17. The apparatus of claim 1, wherein a functional unit contains a Secure Socket module configured for supporting at least one cryptographic communication protocol.

18. The apparatus of claim 1, wherein a functional unit contains a Video Tele-Conferencing module configured for boosting performance of high precedence sessions by using datagrams selectively including redundant payloads of preceding datagrams.

19. The apparatus of claim 1, wherein a functional unit contains a Multicast module configured for dynamically building destination trees and sending multicast addresses over the core network.

20. The apparatus of claim 1, wherein a functional unit contains a Signal Blockage Detection module configured for detecting blockages of RF transmissions caused by temporarily obstructions in transmission paths.

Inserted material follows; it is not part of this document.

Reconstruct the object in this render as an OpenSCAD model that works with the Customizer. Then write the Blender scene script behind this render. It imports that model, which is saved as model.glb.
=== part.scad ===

21. The apparatus of claim 1, wherein a functional unit contains a Policy Generation module configured for defining message admission and pre-emption polices to mitigate traffic congestions in the core networks.

22. The apparatus of claim 1, wherein a functional unit contains a Flow Separation module configured for providing separation of multiple classification traffic flows of incoming/outgoing traffic.

23. The apparatus of claim 1, wherein a functional unit contains a Dynamic Host module configured for acquiring Internet Protocol (IP) addresses assigned to clients of Local Area and Wide Area subnets in communication with said network edge device.

24. The apparatus of claim 1, wherein said apparatus encorporates at least one of a Transmission Control Protocol (TCP) proxy or an encryption module of said network edge device.

25. The apparatus of claim 1, wherein said apparatus or a combination of said apparatus and an encryption module of said network edge device is a portion of a server of the core network.

26. A network edge device comprising the apparatus of claim 1, said network edge device providing at least one commercial or enterprise subnet with an access to the core network.

27. The apparatus of claim 1, wherein the core network is a wireless, wired, or fiber-optic communication network.